To try: Try changing the error bars and see what the resulting plot looks like!
plot = df.plot(x='I',y='V', kind='scatter',
title=r'$V$ $\rm vs.$ $I$ (with error bars and trendline)',
xerr = 0.05, yerr = 0.1);
plot.set_xlabel(r'$I$ $\rm (Amperes)$')
plot.set_ylabel(r'$V$ $\rm (Volts)$')
x1 = 1; y1 = a + b*x1
x2 = 12; y2 = a + b*x2
plt.plot([x1,x2],[y1,y2],'k-')
plt.text(7, 6000, r'$y = %.2f x + (%.2f) $' % (b, a), fontsize=14)
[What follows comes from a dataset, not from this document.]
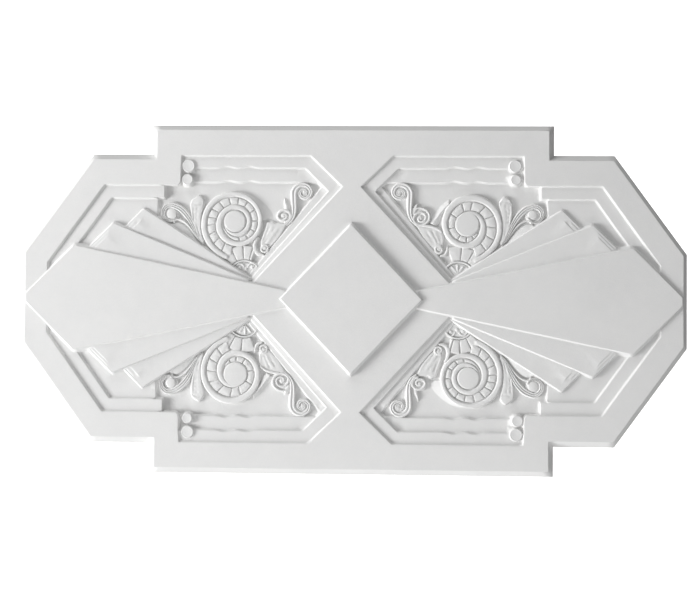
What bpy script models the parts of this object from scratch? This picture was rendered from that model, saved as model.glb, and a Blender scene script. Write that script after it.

<matplotlib.text.Text at 0x10979be10>
Of course, there is no such experiment in Advanced Lab, but you can modify the code to handle your own data, and extend it if you want to explore more complicated cases, such as when the errors are not all the same.
Have fun!
[1] CSV stands for 'comma separated variable', and is a useful text file format for data analysis (unless of course you have many gigabytes of data, in which case you might be better served with a relational database, but you don't have to worry about that right now).
If you've collected your data in Excel, you can export your data to a CSV file by clicking:
File > Save As > Comma Separated Values.